As the Arab revolutions unfold, the White House is studying various Islamist movements, identifying ideological differences for clues to how they might govern in the short and long term.
The White House’s internal assessment, dated Feb. 16, looked at the Muslim Brotherhood’s and al-Qaeda’s views on global jihad, the Israeli-Palestinian conflict, the United States, Islam in politics, democracy and nationalism, among others.
The report draws sharp distinctions between the ambitions of the two groups, suggesting that the Brotherhood’s mix of Islam and nationalism make it a far different organization than al-Qaeda, which sees national boundaries as obstacles to restoring the Islamic caliphate.
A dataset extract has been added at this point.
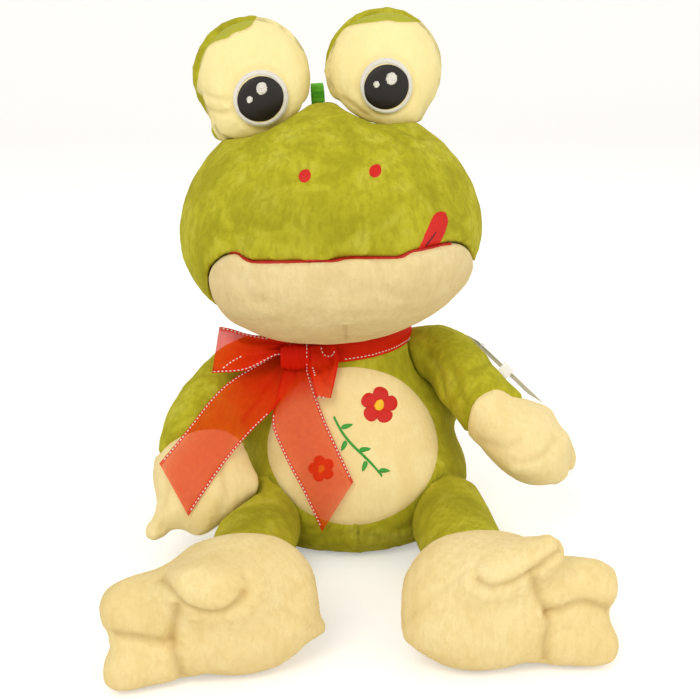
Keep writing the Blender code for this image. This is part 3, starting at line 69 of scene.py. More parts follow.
class Side(Enum):
    """The frog's own left and right; left lies towards +X."""

    LEFT = "l"
    RIGHT = "r"


def paint(code: str) -> Colour:
    """Turn a written colour into the linear values that a shader takes.

    Args:
        code: six hexadecimal digits.

    Returns:
        Red, green, blue and one.
    """
    parts = [int(code[place:place + 2], 16) / 255 for place in (0, 2, 4)]
    linear = [part / 12.92 if part <= 0.04045 else ((part + 0.055) / 1.055) ** 2.4 for part in parts]
    return (linear[0], linear[1], linear[2], 1.0)


# ---------------------------------------------------------------------------
# Shader building
# ---------------------------------------------------------------------------


class Wiring:
    """Adds shader nodes to one tree and joins them."""

    def __init__(self, tree: bpy.types.NodeTree) -> None:
        """Keep the tree that the nodes go into."""
        self.tree = tree

    def feed(self, node: bpy.types.Node, **sockets) -> bpy.types.Node:
        """Set a node's inputs.

        Args:
            node: the node.
            **sockets: values, or the output sockets that feed them. An input goes by its name, with _ for
                a space, or by its number after an i.

        Returns:
            The node.
        """
        for key, value in sockets.items():
            socket = node.inputs[int(key[1:])] if key[1:].isdigit() else node.inputs[key.replace("_", " ")]
            if isinstance(value, bpy.types.NodeSocket):
                self.tree.links.new(value, socket)
            else:
                socket.default_value = value
        return node

    def add(self, kind: str, options: dict | None = None, **sockets) -> bpy.types.Node:
        """Add one node.

        Args:
            kind: the node's type name.
            options: plain properties of the node.
            **sockets: its inputs, as feed takes them.

        Returns:
            The new node.
        """
        node = self.tree.nodes.new(kind)
        for key, value in (options or {}).items():
            setattr(node, key, value)
        return self.feed(node, **sockets)

    def math(self, operation: str, first, second=0.0, third=0.0, clamp: bool = False) -> bpy.types.NodeSocket:
        """Add a Math node and return its value."""
        return self.add("ShaderNodeMath", {"operation": operation, "use_clamp": clamp},
                        i0=first, i1=second, i2=third).outputs[0]

    def ramp(self, value, low: float, high: float) -> bpy.types.NodeSocket:
        """Stretch a value smoothly so that low gives nought and high gives one."""
        return self.add("ShaderNodeMapRange", {"interpolation_type": "SMOOTHSTEP"},
                        Value=value, From_Min=low, From_Max=high).outputs[0]

    def blend(self, share, first, second) -> bpy.types.NodeSocket:
        """Mix two colours."""
        return self.add("ShaderNodeMix", {"data_type": "RGBA"}, i0=share, i6=first, i7=second).outputs[2]

    def mix(self, share, first, second) -> bpy.types.NodeSocket:
        """Mix two numbers."""
        return self.add("ShaderNodeMix", {"data_type": "FLOAT"}, i0=share, i2=first, i3=second).outputs[0]

    def place(self) -> bpy.types.NodeSocket:
        """Return the place on the object, in metres."""
        return self.add("ShaderNodeTexCoord").outputs["Object"]

    def noise(self, place, scale, detail: float, **settings) -> bpy.types.NodeSocket:
        """Add a Noise texture and return its value."""
        return self.add("ShaderNodeTexNoise", Vector=place, Scale=scale, Detail=detail,
                        **settings).outputs["Fac"]

    def attribute(self, name: str) -> bpy.types.NodeSocket:
        """Return a number that the mesh stores."""
        return self.add("ShaderNodeAttribute", {"attribute_name": name}).outputs["Fac"]

    def bump(self, height, strength: float, distance: float) -> bpy.types.NodeSocket:
        """Turn a height into a normal."""
        return self.add("ShaderNodeBump", Strength=strength, Distance=distance, Height=height).outputs[0]

    def seen(self) -> bpy.types.NodeSocket:
        """Return one for the camera's rays, also by way of gloss or clear cloth, and nought for light."""
        path = self.add("ShaderNodeLightPath").outputs
        seen = self.math("MAXIMUM", path["Is Camera Ray"], path["Is Glossy Ray"])
        return self.math("MAXIMUM", seen, path["Is Transmission Ray"])


def new_group(name: str, inputs: dict[str, object], outputs: dict[str, str]) -> Wiring:
    """Start a shader node group with named sockets.

    Args:
        name: the group's name.
        inputs: each input's name with its default, a number or a colour.
        outputs: each output's name with its socket type.

    Returns:
        The wiring of the group.
    """
    group = bpy.data.node_groups.new(name, "ShaderNodeTree")
    for label, default in inputs.items():
        kind = "NodeSocketColor" if isinstance(default, tuple) else "NodeSocketFloat"
        socket = group.interface.new_socket(name=label, in_out="INPUT", socket_type=kind)
        socket.default_value = default
    for label, kind in outputs.items():
        group.interface.new_socket(name=label, in_out="OUTPUT", socket_type=kind)
    return Wiring(group)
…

The study also concludes that the Brotherhood criticizes the United States largely for what it perceives as America’s hypocritical stance toward democracy — promoting it rhetorically but supporting leaders such as Mubarak.
“If our policy can’t distinguish between al-Qaeda and the Muslim Brotherhood, we won’t be able to adapt to this change,” the senior administration official said. “We’re also not going to allow ourselves to be driven by fear.”
After Hamas won the Palestinian parliamentary elections in 2006, the United States and Israel led an international boycott of the government. But Obama administration officials, reviewing that history with an eye toward the current revolutions, say the reason for the U.S. boycott was not Hamas’s Islamic character but its refusal to agree to conditions such as recognizing Israel.
In a speech Monday in Geneva, Secretary of State Hillary Rodham Clinton appeared to draw on that lesson, implicitly inviting Islamist parties to participate in the region’s future elections with conditions. “Political participation,” Clinton said, “must be open to all people across the spectrum who reject violence, uphold equality and agree to play by the rules of democracy.”